Designing Patient Brochure

You are in the best position to determine what form, style and topics are most appropriate for your practice information document. Design your booklet to reflect your practice.

  • Design options include a pamphlet, booklet, brochure or information sheet format.
  • Solicit staff suggestions in identifying problem areas requiring clarification in the booklet.
  • When relating your policies, approach your explanation from the patient's perspective, thereby expressing your concern for the patient.
  • Set a personal tone in the document by using the "you" form in the text rather than "our patients," e.g., "We want you to know how to..."
  • Consider the size and type of font. You will want to select a clearly legible type style.
  • Write the brochure in plain language; avoid clinical information.
  • Determine the number of documents to be printed.
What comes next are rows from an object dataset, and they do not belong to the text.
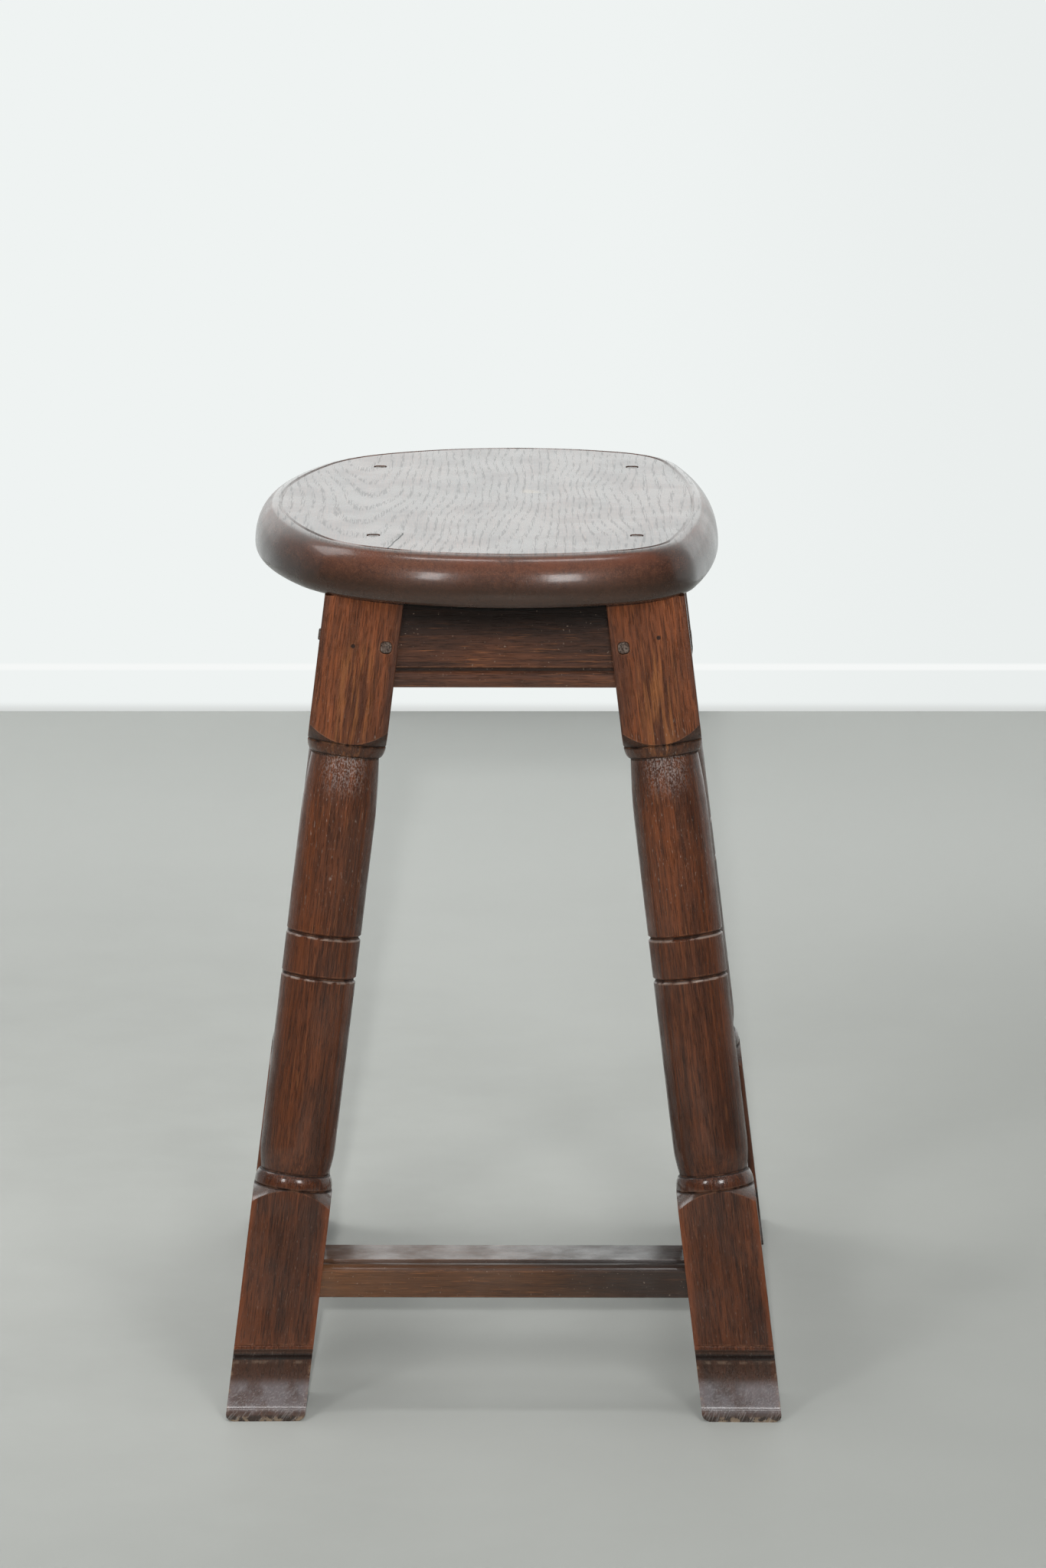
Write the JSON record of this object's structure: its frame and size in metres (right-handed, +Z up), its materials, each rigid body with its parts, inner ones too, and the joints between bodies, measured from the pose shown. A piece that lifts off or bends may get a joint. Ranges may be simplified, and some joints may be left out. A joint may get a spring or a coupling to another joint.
{
  "type": "stool",
  "caption": "Period oak joint stool: thick rounded seat with an incised line, splayed turned legs on moulded feet, beaded pegged rails and low flat stretchers.",
  "frame": {"origin": "on the floor under the centre of the four feet", "axes": "+Z up, +Y from the pictured end of the stool to the far end, +X to the right of that end"},
  "size_m": [0.3652, 0.4774, 0.569],
  "materials": {
    "seat_oak": "waxed, worn satin",
    "frame_oak": "dark stained, satin wax",
    "peg_oak": "dark stained, dull"
  },
  "bodies": {
    "root": {"seat_top": "seat_oak", "leg_front_left": "frame_oak", "leg_front_right": "frame_oak", "leg_rear_left": "frame_oak", "leg_rear_right": "frame_oak", "rail_front": "frame_oak", "rail_rear": "frame_oak", "rail_left": "frame_oak", "rail_right": "frame_oak", "stretcher_front": "frame_oak", "stretcher_left": "frame_oak", "stretcher_right": "frame_oak", "pegs_end_rails": "peg_oak", "pegs_side_rails": "peg_oak", "pegs_seat": "peg_oak"}
  },
  "joints": []
}
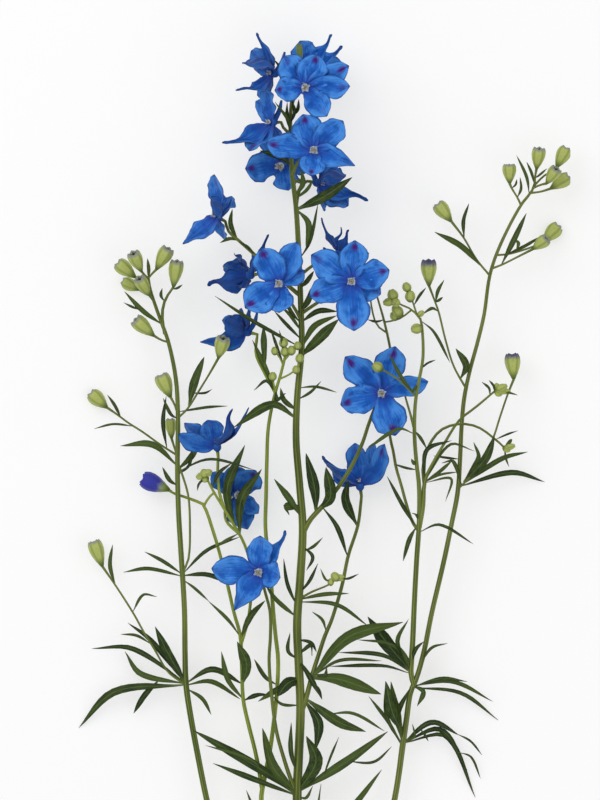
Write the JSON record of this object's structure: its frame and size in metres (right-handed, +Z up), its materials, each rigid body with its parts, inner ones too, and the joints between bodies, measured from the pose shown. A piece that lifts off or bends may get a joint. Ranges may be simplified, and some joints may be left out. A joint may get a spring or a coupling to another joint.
{
  "type": "delphinium flower spike",
  "caption": "Cut branching delphinium flower spike with open blue spurred blooms, green buds and finely cut leaves, lying on its side.",
  "frame": {"origin": "on the small flat underneath the cut end of the main stem, where the stem lies on the surface", "axes": "+Y along the flower from the cut end towards its tip, +X to the flower's right as seen from above, +Z up from the surface it lies on"},
  "size_m": [0.247, 0.5732, 0.0596],
  "materials": {
    "main_stem_green": "soft matt green stem and leaves",
    "left_lateral_green": "soft matt green stem and leaves",
    "right_lateral_green": "soft matt green stem and leaves",
    "right_inner_lateral_green": "soft matt green stem and leaves",
    "centre_branch_green": "soft matt green stem and leaves",
    "sepal_blue": "thin matt cornflower-blue petals with darker edges",
    "centre_cream": "small matt cream centre"
  },
  "bodies": {
    "root": {"main_stem": "main_stem_green", "left_lateral": "left_lateral_green", "right_lateral": "right_lateral_green", "right_inner_lateral": "right_inner_lateral_green", "centre_branch": "centre_branch_green", "bloom_01": "sepal_blue", "bloom_02": "sepal_blue", "bloom_03": "sepal_blue", "bloom_04": "sepal_blue", "bloom_05": "sepal_blue", "bloom_06": "sepal_blue", "bloom_07": "sepal_blue", "bloom_08": "sepal_blue", "bloom_09": "sepal_blue", "bloom_10": "sepal_blue", "bloom_11": "sepal_blue", "bloom_12": "sepal_blue", "bloom_13": "sepal_blue", "bloom_14": "sepal_blue", "bloom_15": "sepal_blue", "bloom_16": "sepal_blue", "bloom_17": "sepal_blue", "bloom_18": "sepal_blue", "bloom_01_centre": "centre_cream", "bloom_02_centre": "centre_cream", "bloom_03_centre": "centre_cream", "bloom_04_centre": "centre_cream", "bloom_05_centre": "centre_cream", "bloom_06_centre": "centre_cream", "bloom_07_centre": "centre_cream", "bloom_08_centre": "centre_cream", "bloom_09_centre": "centre_cream", "bloom_10_centre": "centre_cream", "bloom_11_centre": "centre_cream", "bloom_12_centre": "centre_cream", "bloom_13_centre": "centre_cream", "bloom_14_centre": "centre_cream", "bloom_15_centre": "centre_cream", "bloom_16_centre": "centre_cream", "bloom_17_centre": "centre_cream", "bloom_18_centre": "centre_cream"}
  },
  "joints": []
}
A six-month supply allows you the option of making revisions.
  • Distribute your practice information document to both new and established patients.

An informational document such as a patient brochure serves as a vehicle to educate patients. Review information with new patients and changes with established patients to assure understanding.

Office Practice Website Information

More practices are choosing to inform patients of their key services, physician/providers, office staff, policies, patient education, forms, and contact information on an internet-based website. Providing and maintaining an informative user friendly website for potential and existing patients promotes good communication practices. Place the same information described in the patient brochure on your website.

  • Email (if applicable)
    • In the absence of encryption or portal capabilities, the use of practice email should be clearly communicated. Providing an email address may imply an open method to communicate with the provider (i.e., appointments, changes in medical condition, medication refills, HIV, mental health, etc.). Specifically describe your email policy in your brochure and on your website. Clearly state that non-encrypted, non-secure email will not be utilized for patient sensitive information.

It is important to have a website that is informative and professional. Potential patients can make inferences, either positive or negative, based upon how and what information is posted and conveyed. The office practice website information can serve as an adjunct to your office practice brochure.